WHAT IS REQUIRED: Beginning with the first line below, please repeat the material exactly, ending with the line that includes "the wound suspension".

▬▬▬▬▬▬

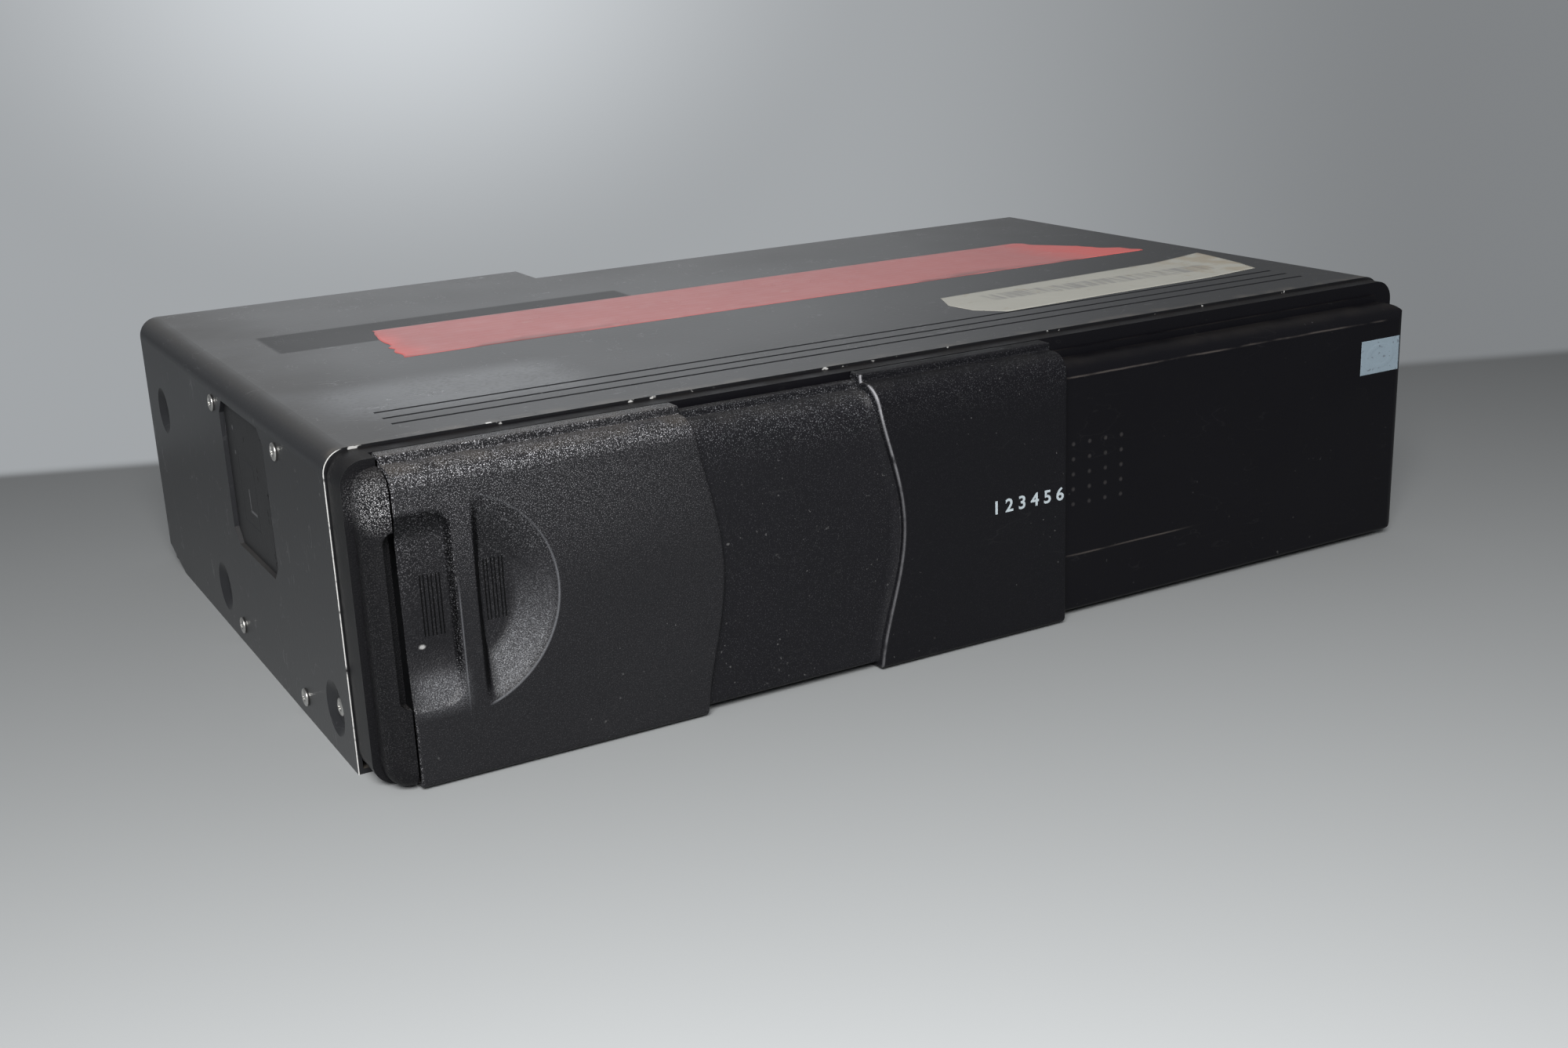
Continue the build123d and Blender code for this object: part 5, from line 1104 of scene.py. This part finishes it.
class BuildSprings(bpy.types.Operator):
    """Build the wound suspension and ejector springs and the sled's threaded screw"""

    bl_idname = "disc_changer.build_springs"
    bl_label = "Springs and sled screw"

    def execute(self, context):
        wire = metal_finish("wound_wire", (0.40, 0.40, 0.41), (0.58, 0.58, 0.58), 0.25)
        low, high = in_mm(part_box("suspension_springs"))
        frame_low, frame_high = in_mm(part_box("mech_frame"))
        level = (low.z + high.z) / 2
        wires = []
        for place in (low.y + 2.4, high.y - 2.4):
            for start, end, turns in ((low.x, frame_low.x, 5.0), (frame_high.x, high.x, 4.5)):
                wires.append(coil((start, place, level), (end, place, level), 2.05, 0.32, turns))
        springs = lay_mesh("wound_suspension_springs", *join_shells(wires))
        dress(springs, wire)
        carry(springs, "case", "spring_steel", "suspension_springs")
        low, high = in_mm(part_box("ejector_springs"))
        level = (low.z + high.z) / 2
        wires = [coil((x, low.y, level), (x, high.y, level), 2.95, 0.4, 8.0) for x in (low.x + 3.4, high.x - 3.4)]
        springs = lay_mesh("wound_ejector_springs", *join_shells(wires))
        dress(springs, wire)
        carry(springs, "case", "spring_steel", "ejector_springs")
        low, high = in_mm(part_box("sled_screw"))
        middle = (low + high) / 2
        rod = threaded_rod((middle.x, low.y, middle.z), (middle.x, high.y, middle.z), (high.x - low.x) / 2, 0.3, 2.0)
        screw = lay_mesh("threaded_sled_screw", *rod)
        dress(screw, metal_finish("ground_steel", (0.55, 0.55, 0.54), (0.70, 0.70, 0.69), 0.2))
        carry(screw, "sled_screw", "screw_zinc", "sled_screw")
        return {"FINISHED"}


class FinishFrame(bpy.types.Operator):
    """Give every CAD node that stays its finish"""

    bl_idname = "disc_changer.finish_frame"
    bl_label = "Finishes of the CAD nodes"

    def execute(self, context):
        made = {}
        for part in frame["record"]["subparts"]:
            slot = part["material_slot"]
            if slot not in made:
                maker, *given = CAD_FINISHES[slot]
                made[slot] = maker(*given)
            dress(frame["nodes"][part["node"]], made[slot])
        return {"FINISHED"}


class SetStage(bpy.types.Operator):
    """Set the floor, the light and the camera"""

    bl_idname = "disc_changer.set_stage"
    bl_label = "Stage, light and camera"

    def execute(self, context):
        settings = context.scene.disc_changer_stage
        context.scene.view_settings.view_transform = "Standard"
        set_floor()
        set_world(settings.ambient, settings.glow)
        set_key_light(settings.key_power)
        set_camera(context.scene)
        return {"FINISHED"}


def printed_text(name, text, across, up, face_y):
    """Flat figures as a thin mesh, stretched to fill a box on the front."""
    curve = bpy.data.curves.new(name, "FONT")
    curve.body = text
    curve.offset = 0.018
    curve.extrude = 0.01
    curve.resolution_u = 4
    writer = show(name + "_curve", curve)
    bpy.context.view_layer.update()
    mesh = bpy.data.meshes.new_from_object(writer.evaluated_get(bpy.context.evaluated_depsgraph_get()))
    bpy.data.objects.remove(writer)
    points = np.empty(len(mesh.vertices) * 3)
    mesh.vertices.foreach_get("co", points)
    points = points.reshape(-1, 3)
    low, high = points.min(0), points.max(0)
    share = (points - low) / np.maximum(high - low, 1e-9)
    placed = np.empty_like(points)
    placed[:, 0] = across[0] + share[:, 0] * (across[1] - across[0])
    placed[:, 1] = face_y + 0.04 - share[:, 2] * 0.06
    placed[:, 2] = up[0] + share[:, 1] * (up[1] - up[0])
    mesh.vertices.foreach_set("co", (placed * MM).ravel())
    mesh.name = name
    mesh.update()
    return show(name, mesh)


def set_floor():
    """One wide sheet: a pale floor whose colour darkens away from the camera as painted fall-off of light, and past
    the wall's foot its soft grey with painted light, brighter to the left and in one broad patch.
    """
    reach = 90000.0
    steps = np.linspace(-reach, reach, 3)
    points = [(x, y, -0.02) for y in steps for x in steps]
    quads = [(k, k + 1, k + 4, k + 3) for k in (0, 1, 3, 4)]
    floor = lay_mesh("studio_floor", points, quads)
    if floor.data.polygons[0].normal.z < 0:
        floor.data.flip_normals()
    f = Finish("studio_floor_paint")
    x, y = f.place()[:2]
    dx = x - CAMERA_PLACE[0]
    dy = y - CAMERA_PLACE[1]
    away = (dx * dx + dy * dy) ** 0.5
    foot = np.array(WALL_FOOT_RIGHT) - np.array(WALL_FOOT_LEFT)
    foot = foot / np.linalg.norm(foot)
    past = (x - WALL_FOOT_LEFT[0]) * -foot[1] + (y - WALL_FOOT_LEFT[1]) * foot[0]
    wall = f.rise(past, -7.0, 7.0)
    # Painted light: the floor's colour darkens with distance from the camera, standing for the fall-off of the light.
    floor_grey_and_light_falloff = ((away / 211.0) ** -0.93 * 0.50) & 0.53
    floor_grey_and_light_falloff = (floor_grey_and_light_falloff | 0.145) + (f.noise(400.0, 3.0) - 0.5) * 0.02
    # Painted light on the wall: brighter to the left and in one broad bright patch, shown to the camera as emission.
    heading = math.atan2(CAMERA_FORWARD[0], CAMERA_FORWARD[1])
    turn = dx.math("ARCTAN2", dy) - heading
    rise = CAMERA_PLACE[2] / away
    leftward = f.rise(turn, 0.36, 0.02)
    spread = (((turn + 0.19) / 0.26) ** 2.0 + ((rise + 0.02) / 0.2) ** 2.0) ** 0.5
    wall_grey_and_painted_light = 0.225 + leftward * 0.155 + f.rise(spread, 1.0, 0.0) * 0.32
    tint_floor = f.blend(floor_grey_and_light_falloff, 0.0, (0.965, 1.0, 1.025))
    tint_wall = f.blend(wall_grey_and_painted_light, 0.0, (0.955, 1.0, 1.04))
    colour = f.blend(wall, tint_floor, tint_wall)
    matt = f.node("ShaderNodeBsdfDiffuse", None, {"Color": colour})
    seen = f.node("ShaderNodeLightPath", None, None, "Is Camera Ray")
    painted = f.node("ShaderNodeEmission", None, {"Color": tint_wall, "Strength": 1.0})
    whole = f.node("ShaderNodeMixShader", None, {0: wall * seen, 1: matt, 2: painted})
    f.node("ShaderNodeOutputMaterial", None, {"Surface": whole})
    dress(floor, f.material)


def set_world(ambient, glow):
    """Even grey light with one broad bright patch low behind the changer, as a lit wall gives."""
    bright_way = (0.285, 0.956, 0.062)
    world = bpy.data.worlds.new("studio_light")
    world.use_nodes = True
    bpy.context.scene.world = world
    f = Finish("studio_light", world.node_tree)
    direction = f.node("ShaderNodeTexCoord", output="Generated")
    bright = f.node("ShaderNodeVectorMath", {"operation": "DOT_PRODUCT"}, {0: direction, 1: bright_way}, "Value")
    level = f.rise(bright, 0.89, 1.0) * glow + ambient
    seen = f.node("ShaderNodeLightPath", None, None, "Is Camera Ray")
    level = level * (1 - seen) + seen * 0.5
    shine = f.node("ShaderNodeBackground", None, {"Color": (0.97, 1.0, 1.03, 1.0), "Strength": level})
    f.node("ShaderNodeOutputWorld", None, {"Surface": shine})


def set_key_light(power):
    """A large soft light over the camera's left shoulder, turned to the changer's front left."""
    lamp = bpy.data.lights.new("key_light", "AREA")
    lamp.shape = "RECTANGLE"
    lamp.size = 0.55
    lamp.size_y = 0.4
    lamp.energy = power
    lamp.color = (1.0, 0.99, 0.97)
    place = np.array((-0.42, -0.72, 0.62))
    aim = np.array((-0.06, -0.06, 0.03))
    back = (place - aim) / np.linalg.norm(place - aim)
    side = np.cross((0, 0, 1), back)
    side /= np.linalg.norm(side)
    show("key_light", lamp).matrix_world = matrix_of(side, np.cross(back, side), back, place)


def matrix_of(right, up, back, place):
    """A place and three directions as one matrix."""
    rows = [[right[i], up[i], back[i], place[i]] for i in range(3)]
    return Matrix(rows + [[0, 0, 0, 1]])


def set_camera(scene):
    """The photograph's camera."""
    camera = bpy.data.cameras.new("photo_camera")
    camera.sensor_fit = "HORIZONTAL"
    camera.sensor_width = SENSOR_WIDTH
    camera.lens = FOCAL_LENGTH
    camera.clip_start = 0.01
    camera.clip_end = 50.0
    camera.dof.use_dof = False
    holder = show("photo_camera", camera)
    up = [-value for value in CAMERA_DOWN]
    back = [-value for value in CAMERA_FORWARD]
    holder.matrix_world = matrix_of(CAMERA_RIGHT, up, back, [value * MM for value in CAMERA_PLACE])
    scene.camera = holder


# ---------------------------------------------------------------- panel and running
OPERATORS = (SetStage, BuildDoors, BuildMarks, BuildTapeAndLabel, BuildFasteners, BuildSprings, FinishFrame)


class DiscChangerPanel(bpy.types.Panel):
    """Lists the steps that dress the disc changer"""

    bl_idname = "VIEW3D_PT_disc_changer"
    bl_label = "Disc changer"
    bl_space_type = "VIEW_3D"
    bl_region_type = "UI"
    bl_category = "Disc changer"

    def draw(self, context):
        layout = self.layout
        scene = context.scene
        for group in (scene.disc_changer_doors, scene.disc_changer_marks, scene.disc_changer_stage):
            for name in group.__annotations__:
                layout.prop(group, name)
        for operator in OPERATORS:
            layout.operator(operator.bl_idname)


CLASSES = (DoorSettings, MarkSettings, StageSettings, *OPERATORS, DiscChangerPanel)


def register():
    for cls in CLASSES:
        bpy.utils.register_class(cls)
    bpy.types.Scene.disc_changer_doors = bpy.props.PointerProperty(type=DoorSettings)
    bpy.types.Scene.disc_changer_marks = bpy.props.PointerProperty(type=MarkSettings)
    bpy.types.Scene.disc_changer_stage = bpy.props.PointerProperty(type=StageSettings)


def unregister():
    del bpy.types.Scene.disc_changer_stage
    del bpy.types.Scene.disc_changer_marks
    del bpy.types.Scene.disc_changer_doors
    for cls in reversed(CLASSES):
        bpy.utils.unregister_class(cls)


def main():
    """Runs every step in order."""
    register()
    for operator in OPERATORS:
        group, name = operator.bl_idname.split(".")
        getattr(getattr(bpy.ops, group), name)()


if __name__ == "__main__":
    main()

▬▬▬▬▬▬

RESULT OF THIS TASK:
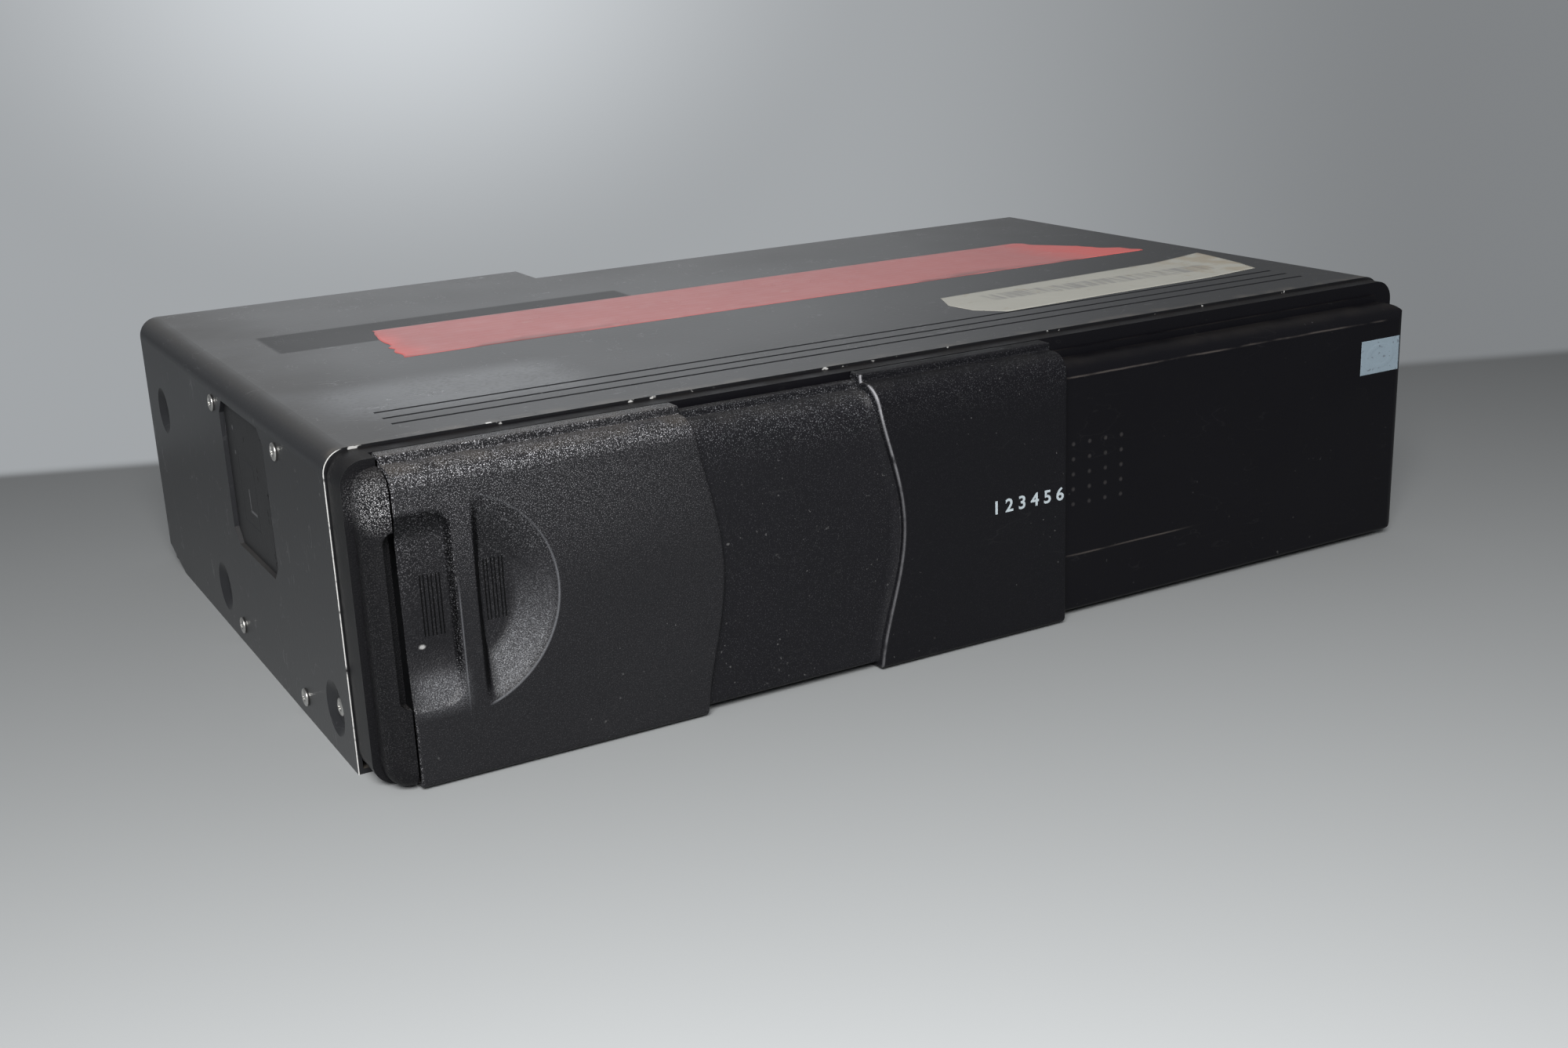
Continue the build123d and Blender code for this object: part 5, from line 1104 of scene.py. This part finishes it.
class BuildSprings(bpy.types.Operator):
    """Build the wound suspension and ejector springs and the sled's threaded screw"""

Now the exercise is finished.